Walker, you're a great source of usable knowledge. Thanks for this. And your avatar rocks!
 
Just remember, the more dead space you have in your tun, the harder it will be to maintain consistant temps during your mash... I had 10 lbs of grain and 3 gallons of water in my 5, yes FIVE, gallon igloo round cooler, and I swear I had at least 8 inches from the top of the water/grain to the 5 gallon mark on the inside of the cooler... My next batch, I'm going to push it a little and up my grain bill to about 12 lbs to see where that gets me. I was mislead on this board too about going overkill on my tun size.

That's why I had been thinking smaller originally... but having 3 gallons of water with 10 pounds of grain is like 1.2 quarts per pound right? reading from Walker's post, this seems to be a little on the low side, you could reduce the head space by using more mash water? I like the looks/storability of the 10gal round coolers, space is kind of at a premium for me. might be able to stash some


I have a feeling that when I go to the effort of doing all grain, I'm going to want to do 10 gallon batches. I can just split it up into two 5gal fermenters right?
 
having 3 gallons of water with 10 pounds of grain is like 1.2 quarts per pound right? reading from Walker's post, this seems to be a little on the low side

1.2 is an OK amount. I used to use about 1.1-1.25 and only recently started mashing thinner at 1.5. I think I've seen some folks claim to use upward of 2 qt/lb. It's a matter of personal preference, really. Thinner mashes seem easier to deal with (stirring, etc).


I have a feeling that when I go to the effort of doing all grain, I'm going to want to do 10 gallon batches. I can just split it up into two 5gal fermenters right?

Yes, you can just split them. It's a nice way to see the side-by-side effects of different yeast on the same wort, too. I did 10 gallons of pils with a friend. He pitched dry swiss lager yeast in his 5 gallons and I pitched a starter of liquid bohemian lager in my 5 gallons. Both sat side-by-side in my lagering fridge until they day they were kegged.

His pils was really really good. Mine sucks. Undrinkable. (I think my yeast was bad.)
 
Another thing is the sparging... On the 10 gallon batches I have done, I do not have room to do a single large batch sparge, so I cut the sparge water in half and do two smaller sparges. When I did this my efficiency ended up going up to 81% or so. I think there is a thread on here somewhere talking about how 2 small batch sparges hits a sweet spot on efficiency. My own limited experience backs this up. ... :mug:

Interesting, I've actually never considered doing that. I can see how it would work though.
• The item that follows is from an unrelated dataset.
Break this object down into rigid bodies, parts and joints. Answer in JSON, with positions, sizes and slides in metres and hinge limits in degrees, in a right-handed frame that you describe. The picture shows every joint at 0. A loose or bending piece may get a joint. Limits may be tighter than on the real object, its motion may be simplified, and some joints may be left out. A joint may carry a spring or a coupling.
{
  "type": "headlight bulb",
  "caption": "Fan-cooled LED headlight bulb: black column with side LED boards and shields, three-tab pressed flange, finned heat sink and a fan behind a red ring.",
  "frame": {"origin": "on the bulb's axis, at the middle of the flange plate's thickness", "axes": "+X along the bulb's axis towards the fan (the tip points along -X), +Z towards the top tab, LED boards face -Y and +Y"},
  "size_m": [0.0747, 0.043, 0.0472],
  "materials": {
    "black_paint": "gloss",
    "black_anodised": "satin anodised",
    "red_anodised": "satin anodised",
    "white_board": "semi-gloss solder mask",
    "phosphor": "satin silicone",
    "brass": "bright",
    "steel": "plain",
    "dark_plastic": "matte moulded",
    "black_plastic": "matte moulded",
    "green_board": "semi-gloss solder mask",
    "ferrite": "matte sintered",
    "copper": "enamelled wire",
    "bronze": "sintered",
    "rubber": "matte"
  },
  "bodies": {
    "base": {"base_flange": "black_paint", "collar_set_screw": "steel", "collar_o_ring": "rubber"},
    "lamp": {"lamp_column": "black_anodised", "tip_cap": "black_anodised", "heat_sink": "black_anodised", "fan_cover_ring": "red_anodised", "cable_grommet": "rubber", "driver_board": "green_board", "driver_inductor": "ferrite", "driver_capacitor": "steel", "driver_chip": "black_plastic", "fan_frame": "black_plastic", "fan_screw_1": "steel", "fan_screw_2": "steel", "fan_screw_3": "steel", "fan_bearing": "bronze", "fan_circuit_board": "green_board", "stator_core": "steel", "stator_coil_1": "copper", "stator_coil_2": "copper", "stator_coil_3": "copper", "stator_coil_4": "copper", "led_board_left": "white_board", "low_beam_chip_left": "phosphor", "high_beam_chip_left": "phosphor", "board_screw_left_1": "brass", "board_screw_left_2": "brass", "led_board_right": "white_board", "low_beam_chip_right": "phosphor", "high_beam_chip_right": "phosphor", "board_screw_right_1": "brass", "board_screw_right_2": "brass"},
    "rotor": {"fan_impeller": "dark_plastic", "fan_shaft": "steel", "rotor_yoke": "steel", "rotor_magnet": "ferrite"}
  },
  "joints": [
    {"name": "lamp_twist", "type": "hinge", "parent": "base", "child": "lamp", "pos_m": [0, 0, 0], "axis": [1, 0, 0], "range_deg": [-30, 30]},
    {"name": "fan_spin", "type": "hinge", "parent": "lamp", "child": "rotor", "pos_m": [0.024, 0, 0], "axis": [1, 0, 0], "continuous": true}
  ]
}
Even if not doing a 10 gallon, say you're making a RIS with a gravity of 1.1--. You could definitely make it happen with two batch sparges without compromising mash thickness. I'm not a fan of the 1 qt/lb mash one bit.
 
Interesting, I've actually never considered doing that. I can see how it would work though. Even if not doing a 10 gallon, say you're making a RIS with a gravity of 1.1--. You could definitely make it happen with two batch sparges without compromising mash thickness. I'm not a fan of the 1 qt/lb mash one bit.
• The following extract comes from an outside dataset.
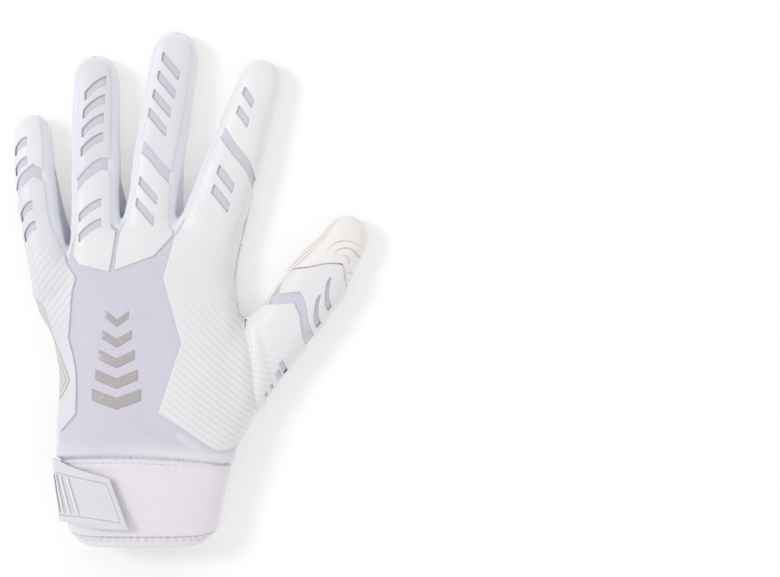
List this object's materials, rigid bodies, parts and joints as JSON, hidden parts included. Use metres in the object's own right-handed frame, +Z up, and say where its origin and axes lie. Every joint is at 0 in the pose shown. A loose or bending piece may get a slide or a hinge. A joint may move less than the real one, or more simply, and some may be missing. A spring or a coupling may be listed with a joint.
{
  "type": "football receiver glove",
  "caption": "Left-hand receiver glove lying palm down, with film overlays on the back, side strips between fingers, a neoprene cuff and a strap with a moulded tab.",
  "frame": {"origin": "middle of the glove's box on the surface that it lies on", "axes": "+Y from cuff to fingertips, +X to the thumb side, +Z up from the palm through the back of the hand"},
  "size_m": [0.1628, 0.2356, 0.0289],
  "materials": {
    "palm_print": "tacky cream silicone palm with a taupe line print",
    "back_knit": "fine matt lavender-grey knit",
    "side_knit": "smooth stretch knit, pale blue-grey",
    "film": "thin satin white moulded film",
    "neoprene": "matt knit-faced neoprene, faint pink",
    "hem_tape": "folded stretch tape with twin stitching",
    "tab_rubber": "satin moulded rubber"
  },
  "bodies": {
    "root": {"palm": "palm_print", "palm_thumb": "palm_print", "back": "back_knit", "fourchette_little_ring": "side_knit", "fourchette_ring_middle": "side_knit", "fourchette_middle_index": "side_knit", "film_little_tip": "film", "film_ring_tip": "film", "film_middle_tip": "film", "film_index_tip": "film", "film_thumb_tip": "film", "film_little_side": "film", "film_ring_base": "film", "film_middle_base": "film", "film_index_side": "film", "film_thumb_base": "film", "cuff": "neoprene", "cuff_hem": "hem_tape", "strap": "hem_tape", "strap_tab": "tab_rubber", "side_binding": "hem_tape"}
  },
  "joints": []
}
Yeah.. I thought it was really interesting too.

I have never applied it on a 5 gallon batch at this point. I just did my thing with 5 gallon batches and did a single batch sparge and went about my business.

The multi-sparge was only done on the 10 gallon batches out of absolute necessity and it definitely increased my efficiency. I didn't even plan to do it on that first 10 gallon batch (the ill fated Pils I just mentioned), but when I got ready to dump my sparge water in I realized that there was no f*cking way I was going to get it all in there at once, so I cut it in half and did two rinses.

It was a few weeks later that I read about the 2-sparges giving higher efficiency. I did 10 gallons of porter shortly after that and again did the 2-sparge out of necessity, and found again that I got higher efficiency.

I'm convinced. I might try it on a 5 gallon batch to see if it really has to do with the 2-sparges or whether it's just something else about 10 gallon batches that makes my efficiency go up.
 
I can push 1.060 in a five gallon cooler keeping the ratio down towards 1.15. Not ideal, but it can be done. 33qt will be fine, but I would go 40 qt so you can do 10 gallon batches if the need should arise.